Comme l'impose la tradition de l'Académie, un mot lui a été attribué à l'occasion de son installation. Ce mot est "vigueur" dont la définition dans le dictionnaire de l'Académie est "force dans sa plénitude, énergie intacte".
Mardi soir, la directrice de recherche du CNRS avait rassemblé ses amis dans la salle des Caryatides du musée du Louvre à Paris pour la cérémonie de l'épée, un des symboles des immortels avec l'habit vert (celui de Barbara Cassin, "un peu sexy" selon elle, a été créé par Guillaume Henry, le directeur artistique de Patou).

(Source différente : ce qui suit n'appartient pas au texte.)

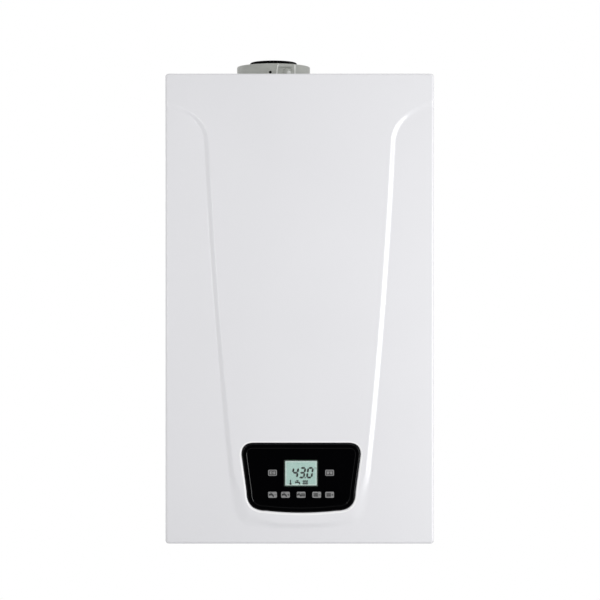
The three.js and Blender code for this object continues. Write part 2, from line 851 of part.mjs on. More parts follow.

C'est peu dire que l'épée choisie par l'académicienne détonne. "Elle voulait une épée laser", s'amuse Sophie de Closets, directrice des éditions Fayard. Sur cette épée high-tech, s'affichent en lettres lumineuses sa devise empruntée au sémiologue Jacques Derrida: "Plus d'une langue".
Eloge de traduction et refus de la soumission
Son discours (à télécharger ici) a été consacré à la langue. "Nous voulons contribuer à fabriquer une Europe résistante, qui refuse de s’en tenir à cette non-langue de pure communication qu’est le 'global English', dont les principales œuvres sont les dossiers de demandes de subvention, ces 'soumissions' que classeront des 'experts à haut niveau'", a affirmé la nouvelle académicienne dans le discours d'éloge à son prédécesseur, le musicologue et musicien Philippe Beaussant.
"Nous refusons que nos langues, celles que nous parlons, le français, l’anglais lui-même (celui de Shakespeare, d’Emily Dickinson ou de Churchill), deviennent de simples dialectes, à parler chez soi", a poursuivi l'auteure de "l'éloge de la traduction".
Résumant sa pensée, elle a lancé: "Ni globish ni nationalisme".
Flairer la langue
Polyglotte, l’helléniste Barbara Cassin, qui fut membre de la commission Vérité et Réconciliation en Afrique du Sud après la fin de l'apartheid, a rappelé qu'"avoir foi dans le langage, c’est comprendre qu’il n’y a rien de plus politique que de parler". Et "pour parler une langue (...) pour savoir que c’est une langue que l’on parle, il faut en parler, ou en flairer, plus d’une. Plus d’une langue en Europe, et plus d’une langue dans nos classes".
Car Barbara Cassin s'oppose "fermement" à "la hiérarchie des langues et à leur prétention auto-proclamée à un génie supérieur".
"La singularité d’une langue, la force de son génie, la richesse de ses œuvres ne conduisent pas à la fermeture sur soi de cette langue ni du peuple qui la parle. Ce serait là faire le lit du pire des nationalismes. Il faut soutenir avec Umberto Eco que : 'La langue de l’Europe – et peut-être la langue du monde –, c’est la traduction!", a-t-elle insisté.
Expliquant que le français "évolue avec l’histoire, se réinvente avec la géographie", Barbara Cassin a aussi pris la défense des langues régionales. "On ne dira jamais assez l’importance, pour la France et pour le français, des langues parlées en France, toutes".
Un discours politique
Elle a salué également "l'importance de la francophonie" regrettant au passage la décision du gouvernement d'augmenter les droits d'inscription à l'université pour les étudiants étrangers.
"À cause de la hausse différentielle des droits d’inscription, j’en connais déjà quelques-uns cette année qui vont, bon gré mal gré, parler anglais en Chine", a-t-elle déploré avant de se réjouir de la récente décision du Conseil constitutionnel qui a retoqué cette décision.
Chargée désormais, à l'instar des 34 autres membres de l'Académie, de rédiger et mettre à jour le Dictionnaire, elle a estimé que "l’immortalité de la langue, et notre tâche d’académiciens telle que je l’entrevois, c’est de faire en sorte que le Dictionnaire recommence quand il s’achève, que nous acceptions d’être pris, entre la norme et l’usage, dans le flux du temps".
"La langue française n’est pas hors du temps, comme une essence fixe ou figée, elle a tout le temps. À nous, cohorte non close, de la servir au mieux", a-t-elle plaidé devant une assemblée qui n'a que récemment accepté de féminiser les noms de certains métiers.